True, those bargain-price Harmonia Mundi CDs were short: 33 minutes here, and provided no translations of the text, and very terse liner notes that didn't give you much information on the piece. But the music is great! Experimental, avant-garde, wild, wordy, italian, inventive, fun, poetic, evocative.
Not for all ears, though.
Occasionally entertaining, but much more dated than his other works September 6, 2006 Christopher Culver Luciano Berio, who ultimately took a place alongside Schnittke and Ligeti as a titan of 20th-century postmodernism, was just as inspired by the operatic tradition of his native Italy and Dante as he was by the innovations of musical modernism and electronic experimentation. LABORINTUS 2 for narrator, two sopranos, contralto, and chamber ensemble, written in 1965, is one of his earlier efforts linking present and past. Here we are fortunate to have the composer himself conducting the work, with poet Edoardo Sanguineti as narrator, three French singers, and the Ensemble Musique Vivante. One should note that this recording has been reissued at mid-price by the same label.

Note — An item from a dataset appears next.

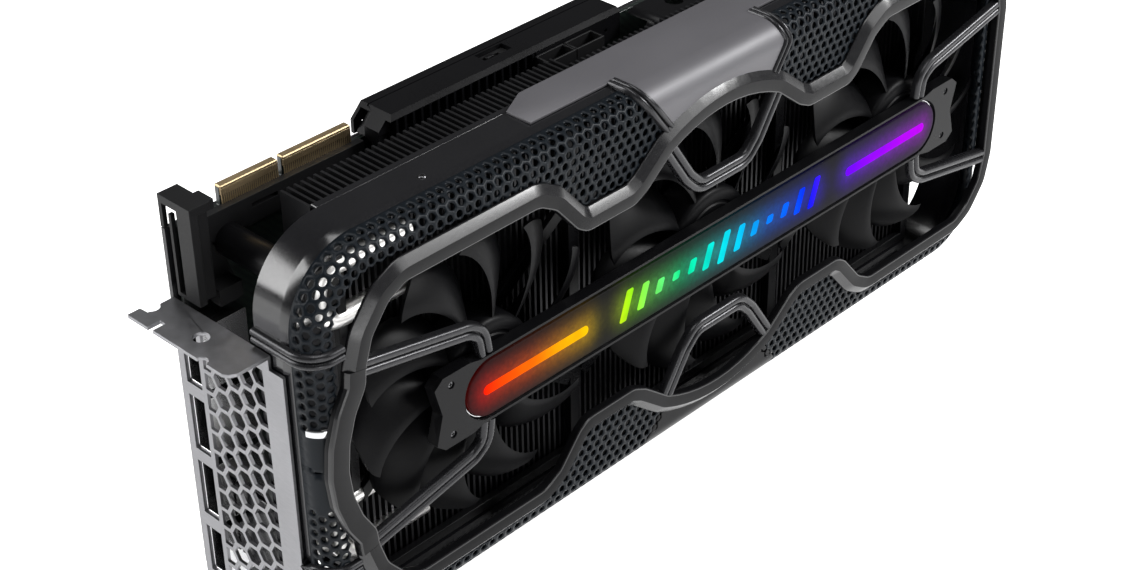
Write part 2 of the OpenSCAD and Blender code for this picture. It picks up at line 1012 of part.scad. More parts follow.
half_bar = [[98, bar_height / 2], [102, bar_height / 2 + 1], [112, bar_height / 2 + 1],
    [bar_half, 9], [112.6, 0]];
bar_points = concat(half_bar, flip_z([for (i = [0:3]) half_bar[i]]));

module bar_outline() {
    translate([mid_x, mid_z])
        polygon(concat(bar_points, flip_x(flip_z(bar_points))));
}

// Capsule in X and Z about the middle of the card.
module capsule(half, radius) {
    translate([mid_x, mid_z]) {
        square([2 * (half - radius), 2 * radius], center = true);
        for (side = [-1, 1])
            translate([side * (half - radius), 0])
                circle(r = radius);
    }
}

module light_bar_housing() {
    color(black_plastic)
        difference() {
            facing(bar_back_y, 4)
                bar_outline();
            facing(bar_back_y - 1, 6)
                capsule(lens_half, lens_radius);
            for (side = [-1, 1])
                for (h = [-8, 8])
                    translate([mid_x + side * 109, -50, mid_z + h])
                        rotate([90, 0, 0])
                            cylinder(r = 1.1, h = 20, $fn = 24);
        }
}

module lamp_board() {
    color([0.08, 0.1, 0.09])
        facing(bar_back_y - 1, 0.8)
            capsule(lens_half - 0.3, lens_radius - 0.3);
    color([0.9, 0.9, 0.85])
        for (i = [-15:15])
            block([mid_x + 6.2 * i - 1.2, bar_back_y - 2.4, mid_z - 1.2],
                [mid_x + 6.2 * i + 1.2, bar_back_y - 1.8, mid_z + 1.2]);
}

module light_bar_lens() {
    color([0.12, 0.12, 0.14])
        difference() {
            facing(bar_back_y - 2.6, 1.6)
                capsule(lens_half - 0.9, lens_radius - 0.9);
            light_shapes(bar_back_y - 3.4, 3);
        }
}

module light_bar_trim() {
    color(chrome)
        facing(bar_back_y - 2.6, 1.8)
            difference() {
                capsule(lens_half - 0.1, lens_radius - 0.1);
                capsule(lens_half - 0.9, lens_radius - 0.9);
            }
}

// The bright shapes in the lens, as solid prisms.
module light_shapes(y, depth) {
    line_prisms(y, depth);
    motif_prisms(y, depth);
}

module line_prisms(y, depth) {
    length = line_far - line_near;
    facing(y, depth)
        for (side = [-1, 1])
            translate([side * (line_near + line_far) / 2, 0])
                capsule(length / 2, line_radius);
}

// A row of leaning bars that grow and shrink like a wave.
module motif_prisms(y, depth) {
    step = 7;
    facing(y, depth)
        for (i = [-6:6])
            translate([mid_x + step * i, mid_z])
                polygon(motif_bar(3.2 + 1.8 * cos(i * 60)));
}

function motif_bar(h) = [[-1.5 - h / 3, -h], [1.5 - h / 3, -h], [1.5 + h / 3, h], [-1.5 + h / 3, h]];

module light_lines() {
    color([1, 0.4, 0.2])
        line_prisms(bar_back_y - 3.4, 1.1);
}

module light_motif() {
    color([0.2, 0.9, 0.8])
        motif_prisms(bar_back_y - 3.4, 1.1);
}

// ---------------------------------------------------------------- fans

module fan_carrier() {
    post = 4;
    low = floor_level + shell_wall + 0.6;
    high = top_level - shell_wall - 1.6;
    right = shell_right - shell_wall - 1;
    edge = 3;
    color(black_plastic)
        difference() {
            union() {
                block([corner_radius, carrier_y - carrier_sheet, low], [right - 18, carrier_y, high]);
                block([12, carrier_y - carrier_sheet, 6], [corner_radius + edge, carrier_y, 18]);
            }
            for (i = [0:2])
                block([max(corner_radius + edge, fan_x[i] - fan_pitch / 2 + post / 2), -50, low + edge],
                    [min(right - 18 - edge, fan_x[i] + fan_pitch / 2 - post / 2), -30, high - edge]);
        }
}

// Tilted blade along +X, clipped to the tip circle afterwards.
module blade() {
    tilt = 26;
    sheet = 1.3;
    rotate([tilt, 0, 0])
        translate([0, 0, -sheet / 2])
            linear_extrude(sheet)
                polygon([[14, -6], [26, -9], [fan_radius + 3, -12], [fan_radius + 3, 8],
                    [30, 10], [14, 7]]);
}

module fan_rotor(i) {
    hub = 17;
    hub_wall = 1.5;
    shaft_radius = 1.5;
    color([0.09, 0.09, 0.095])
        translate([fan_x[i], rotor_back_y, mid_z])
            rotate([90, 0, 0]) {
                intersection() {
                    for (n = [0:blade_count - 1])
                        rotate([0, 0, n * 360 / blade_count])
                            translate([0, 0, rotor_depth / 2])
                                blade();
                    difference() {
                        cylinder(r = fan_radius, h = rotor_depth - 0.4);
                        translate([0, 0, -1])
                            cylinder(r = hub - 0.2, h = rotor_depth + 2);
                    }
                }
                difference() {
                    cylinder(r = hub, h = rotor_depth);
                    translate([0, 0, -1])
                        cylinder(r = hub - hub_wall, h = rotor_depth - hub_wall + 1);
                }
                cylinder(r = shaft_radius, h = rotor_depth - 0.5);
            }
}

module fan_1_rotor() {
    fan_rotor(0);
}

module fan_2_rotor() {
    fan_rotor(1);
}

module fan_3_rotor() {
    fan_rotor(2);
}

module fan_mount(i) {
    disc = 15.5;
    y = carrier_y - carrier_sheet + 1;
    color(black_plastic)
        difference() {
            union() {
                bar_y(fan_x[i], mid_z, disc, y, rotor_back_y + 0.5);
                for (angle = [35, 145, 215, 325])
                    translate([fan_x[i], y, mid_z])
                        rotate([90, 0, 0])
                            rotate([0, 0, angle])
                                block([disc - 1, -2, 0], [52, 2, 1.8]);
            }
            bar_y(fan_x[i], mid_z, 3.6, -30, -50);
            fan_mount_trim(i);
        }
}

// Cuts the arms where they meet the carrier's posts.
module fan_mount_trim(i) {
    half = fan_pitch / 2 - 2.05;
    left_reach = i == 0 ? fan_x[0] - corner_radius - 3.05 : half;
    right_reach = i == 2 ? shell_right - shell_wall - 22.05 - fan_x[2] : half;
    block([fan_x[i] - 90, -50, -100], [fan_x[i] - min(half, left_reach), -30, 40]);
    block([fan_x[i] + min(half, right_reach), -50, -100], [fan_x[i] + 90, -30, 40]);
}

module fan_1_mount() {
    fan_mount(0);
}

module fan_2_mount() {
    fan_mount(1);
}

module fan_3_mount() {
    fan_mount(2);
}

module fan_bearings() {
    bore = 1.54;
    color(steel)
        for (x = fan_x)
            difference() {
                bar_y(x, mid_z, 3.6, rotor_back_y + 2.6, rotor_back_y - 8.6);
                bar_y(x, mid_z, bore, rotor_back_y + 1.5, rotor_back_y - 12);
            }
}

module fan_stators() {
    color(copper)
        for (x = fan_x)
            difference() {
                bar_y(x, mid_z, 12.5, rotor_back_y - 1, rotor_back_y - 8);
                bar_y(x, mid_z, 3.6, -30, -60);
            }
}

// Small screws along Y with their heads towards the fans.
module case_screws() {
    color(steel) {
        for (side = [-1, 1])
            for (h = [-8, 8])
                bar_y(mid_x + side * 109, mid_z + h, 1.05, bar_back_y - 0.5, bar_back_y - 3.6);
        for (spot = plate_screw_spots)
            translate([spot[0], spot[1], top_level - 1])
                cylinder(r = 1.05, h = 1.4);
    }
}

io_bracket();
display_sockets();
wide_video_socket();
socket_tongues();
circuit_board();
bridge_contacts();
slot_contacts();
backplate();
backplate_screws();
retention_plate();
spring_screws();
processor_package();
memory_chips();
power_chokes();
capacitors();
thermal_pads();
cold_plate();
base_plate();
heat_pipes();
fin_stack();
middle_frame();
edge_rail();
support_post();
rear_cover();
mode_switch_body();
mode_switch_slider();
power_sockets();
power_pins();
shroud_shell();
case_screws();
mesh_top_left();
mesh_top_right();
mesh_bottom_left();
mesh_bottom_right();
shield_plate();
shield_beads();
bottom_wrap();
front_frame();
c_ring();
left_struts();
right_struts();
top_loop();
bottom_loop();
end_beads();
light_bar_housing();
light_bar_lens();
light_bar_trim();
light_lines();
light_motif();
lamp_board();
fan_carrier();
fan_1_rotor();
fan_1_mount();
fan_2_rotor();
fan_2_mount();
fan_3_rotor();
fan_3_mount();
fan_bearings();
fan_stators();
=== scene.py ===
from math import atan2, cos, degrees, pi, radians, sin, sqrt, tan

import bmesh
import bpy
from mathutils import Euler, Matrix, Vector


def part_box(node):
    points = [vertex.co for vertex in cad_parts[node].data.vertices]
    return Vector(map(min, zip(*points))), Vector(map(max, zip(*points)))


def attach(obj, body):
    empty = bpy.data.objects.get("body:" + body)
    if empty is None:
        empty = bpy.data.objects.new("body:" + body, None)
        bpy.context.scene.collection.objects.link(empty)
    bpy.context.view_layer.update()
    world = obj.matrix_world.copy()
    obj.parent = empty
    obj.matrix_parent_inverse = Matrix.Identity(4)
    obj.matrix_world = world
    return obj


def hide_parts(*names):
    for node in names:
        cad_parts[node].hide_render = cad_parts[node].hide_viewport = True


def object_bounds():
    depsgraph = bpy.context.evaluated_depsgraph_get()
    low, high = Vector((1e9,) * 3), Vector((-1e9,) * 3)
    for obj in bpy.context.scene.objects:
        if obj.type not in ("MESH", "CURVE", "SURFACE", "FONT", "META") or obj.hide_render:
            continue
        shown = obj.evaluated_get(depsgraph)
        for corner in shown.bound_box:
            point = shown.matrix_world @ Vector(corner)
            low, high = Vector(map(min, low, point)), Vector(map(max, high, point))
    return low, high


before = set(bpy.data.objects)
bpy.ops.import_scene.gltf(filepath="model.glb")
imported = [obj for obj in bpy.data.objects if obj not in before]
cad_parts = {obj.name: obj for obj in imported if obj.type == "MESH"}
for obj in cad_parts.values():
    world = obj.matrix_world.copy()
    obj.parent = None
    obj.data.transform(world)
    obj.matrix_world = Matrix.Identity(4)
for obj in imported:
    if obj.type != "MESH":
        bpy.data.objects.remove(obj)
cad_low, cad_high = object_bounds()

# ---------------- layout, in millimetres

MM = 0.001


def box_mm(node):
    """Lowest and highest corner of a CAD node, in millimetres."""
    low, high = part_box(node)
    return low / MM, high / MM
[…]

The work, running 33 minutes in length, is split into two parts. The first opens with random vocalizations from the singers, while the narrator quotes from Dante, Eliot, Pound, and the Bible, and Sanguineti himself. The ensemble is entirely out of sync with the singers, and the narrator is oblivious to it all, resulting in a chaotic but strangely beautiful combination vaguely like Ligeti's "Aventures" or, more closely, the last movement of Berio's "Sinfonia". One comes to understand the title very well, one is trapped in a maze of musical styles and eras and there's no reconciliation in sight. The second movement, the shorter of the two by a few minutes, is even more incongruent, opening with jazz and seguing into bleep-bloops electronic sounds about which Berio had great curiosity in those days.
Many have seen "Laborintus 2" as prototypical of Berio's 1968 work "Sinfonia" for jazz singers and orchestra, which also blends quotations from various composers and alludes to all manner of musical eras. However, I'm sorry to say that "Laborintus 2" is quite dated. "Sinfonia" still retains much of its power, especially in the recent recording on DG with the Goteborgs Symfoniker led by Peter Eotvos. At its lowest points, "Laborintus 2" seems like that most stale of 1960s musical events, the "happening". It's fun to take this down from the shelf once in a while, but listening to is an experience more comic than awe-inspiring.
Not only is the music not Berio's best, but one gets only thirty minutes of music, which doesn't make this disc much of a bargin in spite of its lower pricing. If you are looking for an introduction to this generally fascinating composer, get the DG recording of "Sinfonia" or the mid-price Sony disc collecting five of his concertos.